The aims of the animated anthology Secret Level, whose 15 shorts are based on video and tabletop games, are clear enough: As production company Blur Studio puts it on their website, “Secret Level is our love letter to gaming.” But despite the tangible earnestness of that claim, the series fails to shake off the cynicism of its commercial function and blinkered politics. Beneath flashes of beauty and fits of inspiration lies an elaborate branding exercise.
Secret Level features a handful of shorts that conjure impressive moods. The bleak industrial landscapes in “Armored Core: Asset Management” all but subsume the episode’s protagonist (Keanu Reeves)—and the formidable mech he pilots—conveying the extent of his alienation and the stakes of his mission; the economical “Warhammer 40,000: And They Shall Know No Fear” spares us unnecessary dialogue, setting its space marines loose with sweltering kineticism; and the martial arts revenge tale of “Sifu: It Takes a Life” is energetic, sweet, and stylish. Elsewhere, the series is charmingly cheeky, as in “Pac-Man: Circle,” which lends Pac-Man a humanoid form, a sword, and a gory quest, riffing on the gritty reboot trend of the aughts.

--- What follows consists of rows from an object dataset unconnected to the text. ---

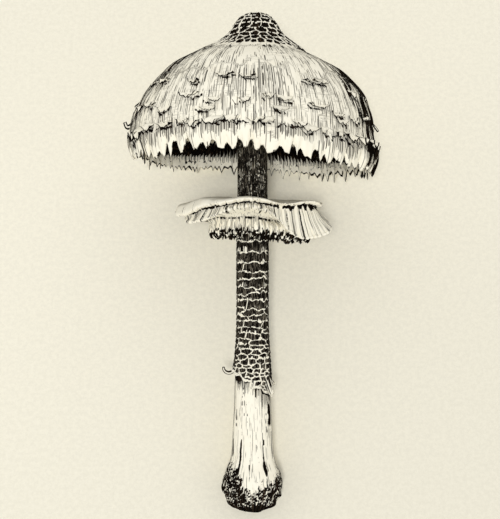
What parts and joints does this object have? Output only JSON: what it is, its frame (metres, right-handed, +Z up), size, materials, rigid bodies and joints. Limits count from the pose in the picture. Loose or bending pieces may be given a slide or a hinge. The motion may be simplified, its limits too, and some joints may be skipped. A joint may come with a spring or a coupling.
{
  "type": "parasol mushroom",
  "caption": "Half-open parasol mushroom with a shaggy scaled bell cap, radiating gills, a loose double ring and a scaly bulbous stem, picked and lying on its side.",
  "frame": {"origin": "on the surface that the mushroom lies on, under the middle of its bounding box", "axes": "+Y from the bulb towards the top of the cap, +Z up, and +X to the right of the mushroom seen from above with its cap away from the viewer"},
  "size_m": [0.1276, 0.2416, 0.1219],
  "materials": {
    "cap_skin": "matte",
    "gill_flesh": "matte",
    "ring_tissue": "matte",
    "stem_skin": "matte"
  },
  "bodies": {
    "root": {"cap": "cap_skin", "gills": "gill_flesh", "ring": "ring_tissue", "stem": "stem_skin"}
  },
  "joints": []
}
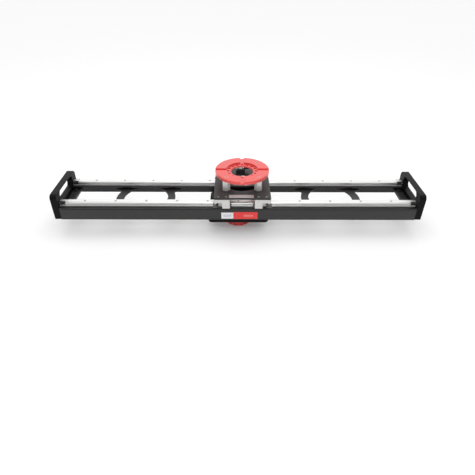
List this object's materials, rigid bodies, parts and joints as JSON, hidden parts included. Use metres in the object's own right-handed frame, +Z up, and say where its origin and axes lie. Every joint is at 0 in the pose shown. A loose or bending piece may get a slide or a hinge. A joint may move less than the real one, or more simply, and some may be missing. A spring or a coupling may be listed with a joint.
{
  "type": "camera slider",
  "caption": "Long camera slider: two black beams with round-rod rails, end handles, and a rolling carriage with a red round head plate on four pillars.",
  "frame": {"origin": "under the middle of the tie-down nut, at its underside, the lowest point; midway between the end plates and between the beams", "axes": "+X along the rails to the right end, +Y across them to the rear, +Z up"},
  "size_m": [1.204, 0.21, 0.1956],
  "materials": {
    "black_anodised": "satin black anodised aluminium",
    "dark_anodised": "satin dark grey anodised aluminium",
    "silver_anodised": "satin silver anodised aluminium",
    "polished_steel": "polished hardened steel",
    "red_anodised": "satin red anodised aluminium",
    "black_rubber": "matt black rubber",
    "white_nylon": "satin white nylon",
    "white_badge": "glossy white plastic",
    "red_badge": "glossy red plastic",
    "black_plastic": "satin black plastic"
  },
  "bodies": {
    "base": {"front_beam": "black_anodised", "front_rail_body": "silver_anodised", "front_inner_rod": "polished_steel", "front_outer_rod": "polished_steel", "rear_beam": "black_anodised", "rear_rail_body": "silver_anodised", "rear_inner_rod": "polished_steel", "rear_outer_rod": "polished_steel", "left_end_plate": "black_anodised", "right_end_plate": "black_anodised", "left_cross_plate": "dark_anodised", "right_cross_plate": "dark_anodised", "left_bowl_ring": "dark_anodised", "right_bowl_ring": "dark_anodised", "centre_mount_plate": "black_anodised", "mount_stud": "polished_steel", "badge_white": "white_badge", "badge_red": "red_badge", "bumper_front_inner_left": "black_rubber", "bumper_front_outer_left": "black_rubber", "bumper_rear_inner_left": "black_rubber", "bumper_rear_outer_left": "black_rubber", "bumper_front_inner_right": "black_rubber", "bumper_front_outer_right": "black_rubber", "bumper_rear_inner_right": "black_rubber", "bumper_rear_outer_right": "black_rubber"},
    "tie_down_nut": {"tie_down_nut": "red_anodised"},
    "carriage": {"carriage_plate": "dark_anodised", "top_mount_disc": "red_anodised", "name_plate": "silver_anodised", "drag_block": "black_anodised", "truck_front_left": "silver_anodised", "truck_front_right": "silver_anodised", "truck_rear_left": "silver_anodised", "truck_rear_right": "silver_anodised", "axle_front_1": "polished_steel", "axle_front_2": "polished_steel", "axle_front_3": "polished_steel", "axle_front_4": "polished_steel", "axle_rear_1": "polished_steel", "axle_rear_2": "polished_steel", "axle_rear_3": "polished_steel", "axle_rear_4": "polished_steel", "standoff_front_left": "silver_anodised", "standoff_front_right": "silver_anodised", "standoff_rear_left": "silver_anodised", "standoff_rear_right": "silver_anodised"},
    "brake_lever": {"brake_lever": "black_plastic"},
    "brake_pad": {"brake_pad": "black_rubber"},
    "drag_knob": {"drag_knob": "black_plastic"},
    "drag_pad": {"drag_pad": "black_rubber"},
    "wheel_front_1": {"wheel_front_1": "white_nylon"},
    "wheel_front_2": {"wheel_front_2": "white_nylon"},
    "wheel_front_3": {"wheel_front_3": "white_nylon"},
    "wheel_front_4": {"wheel_front_4": "white_nylon"},
    "wheel_rear_1": {"wheel_rear_1": "white_nylon"},
    "wheel_rear_2": {"wheel_rear_2": "white_nylon"},
    "wheel_rear_3": {"wheel_rear_3": "white_nylon"},
    "wheel_rear_4": {"wheel_rear_4": "white_nylon"}
  },
  "joints": [
    {"name": "carriage_slide", "type": "slide", "parent": "base", "child": "carriage", "axis": [1, 0, 0], "range_m": [-0.4803, 0.4557]},
    {"name": "wheel_front_1_spin", "type": "hinge", "parent": "carriage", "child": "wheel_front_1", "pos_m": [-0.0742, -0.0903, 0.1119], "axis": [0, 0, 1], "range_deg": [-3000, 3000]},
    {"name": "wheel_front_2_spin", "type": "hinge", "parent": "carriage", "child": "wheel_front_2", "pos_m": [-0.0322, -0.0903, 0.1119], "axis": [0, 0, 1], "range_deg": [-3000, 3000]},
    {"name": "wheel_front_3_spin", "type": "hinge", "parent": "carriage", "child": "wheel_front_3", "pos_m": [0.0568, -0.0903, 0.1119], "axis": [0, 0, 1], "range_deg": [-3000, 3000]},
    {"name": "wheel_front_4_spin", "type": "hinge", "parent": "carriage", "child": "wheel_front_4", "pos_m": [0.0988, -0.0903, 0.1119], "axis": [0, 0, 1], "range_deg": [-3000, 3000]},
    {"name": "wheel_rear_1_spin", "type": "hinge", "parent": "carriage", "child": "wheel_rear_1", "pos_m": [-0.0742, 0.0903, 0.1119], "axis": [0, 0, 1], "range_deg": [-3000, 3000]},
    {"name": "wheel_rear_2_spin", "type": "hinge", "parent": "carriage", "child": "wheel_rear_2", "pos_m": [-0.0322, 0.0903, 0.1119], "axis": [0, 0, 1], "range_deg": [-3000, 3000]},
    {"name": "wheel_rear_3_spin", "type": "hinge", "parent": "carriage", "child": "wheel_rear_3", "pos_m": [0.0568, 0.0903, 0.1119], "axis": [0, 0, 1], "range_deg": [-3000, 3000]},
    {"name": "wheel_rear_4_spin", "type": "hinge", "parent": "carriage", "child": "wheel_rear_4", "pos_m": [0.0988, 0.0903, 0.1119], "axis": [0, 0, 1], "range_deg": [-3000, 3000]},
    {"name": "brake_lever_turn", "type": "hinge", "parent": "carriage", "child": "brake_lever", "pos_m": [0.008, 0.076, 0.15], "axis": [0, 0, 1], "range_deg": [0, 90]},
    {"name": "brake_pad_lift", "type": "slide", "parent": "carriage", "child": "brake_pad", "axis": [0, 0, 1], "range_m": [0, 0.0003]},
    {"name": "drag_knob_turn", "type": "hinge", "parent": "carriage", "child": "drag_knob", "pos_m": [-0.0797, -0.072, 0.1375], "axis": [1, 0, 0], "range_deg": [0, 180]},
    {"name": "drag_pad_lift", "type": "slide", "parent": "carriage", "child": "drag_pad", "axis": [0, 0, 1], "range_m": [0, 0.0006]},
    {"name": "nut_turn", "type": "hinge", "parent": "base", "child": "tie_down_nut", "pos_m": [0, 0, 0.01], "axis": [0, 0, 1], "range_deg": [-360, 360]}
  ],
  "couplings": [
    {"joint": "wheel_front_1_spin", "follows": "carriage_slide", "rad_per_m": 106.38},
    {"joint": "wheel_front_2_spin", "follows": "carriage_slide", "rad_per_m": 106.38},
    {"joint": "wheel_front_3_spin", "follows": "carriage_slide", "rad_per_m": 106.38},
    {"joint": "wheel_front_4_spin", "follows": "carriage_slide", "rad_per_m": 106.38},
    {"joint": "wheel_rear_1_spin", "follows": "carriage_slide", "rad_per_m": -106.38},
    {"joint": "wheel_rear_2_spin", "follows": "carriage_slide", "rad_per_m": -106.38},
    {"joint": "wheel_rear_3_spin", "follows": "carriage_slide", "rad_per_m": -106.38},
    {"joint": "wheel_rear_4_spin", "follows": "carriage_slide", "rad_per_m": -106.38},
    {"joint": "brake_pad_lift", "follows": "brake_lever_turn", "m_per_rad": 0.00015915},
    {"joint": "drag_pad_lift", "follows": "drag_knob_turn", "m_per_rad": 0.00015915}
  ]
}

When it attempts substantial commentary, though, Secret Level proves to be reductive. For one, an episode set in the universe of New World questions the nature of social privilege—and provides Arnold Schwarzenegger, as a himbo king, with some delightfully absurd lines to read—but avoids reckoning with the game’s colonialist streak.
“Unreal Tournament: Xan,” meanwhile, achieves surprising pathos in its depiction of sentient robots forced to participate in arena combat. But when the machines seem to catalyze a class war, it’s hard not to wonder whose interests the uprising’s implications serve. No need to fret about our grotesque social order, I guess—AI will free the proletariat and sort it all out.
Perhaps most dubious is the Amazon anthology’s catalog of source material. New World, a largely unremarkable MMORPG, is developed by Amazon Games. “Exodus: Odyssey,” while often pretty and occasionally stirring, adapts a game that hasn’t even come out yet, giving it the air of a trailer. And most unfortunate is the episode based on Concord, a big-budget hero shooter that was released in late August and went on to become an astounding flop. The short’s cinematography belies its agenda: When a band of interstellar rogues drifts through a cosmic storm, the frame only briefly sits with the gorgeous imagery of the tempest before focusing on the crew’s faces—trying, unsuccessfully, to get us to care about their cookie-cutter personalities.
Secret Level ends with “Playtime: Fulfillment,” which imagines a city where gig workers, equipped with “augmented reality,” risk their lives to deliver packages. The episode gestures at a stance on how gamification exploits labor and corrupts the joy that games offer, but it quickly feels both exploitative and corrupt for the way it turns nuanced characters into hollow advertising fodder. One of the titular giants from Shadow of the Colossus stomps through the street, an achingly tragic being reduced to a rote kaiju. Kratos, the demigod from God of War, shows up, roars, and disappears—an inert bump in the story’s road.
That episode’s cloying, on-the-nose resolution asserts that we’ve strayed from the wonder of gaming, that the magic has curdled. But in an era of ruthless layoffs and studio closures, it’ll take more than nostalgic marketing to make things right.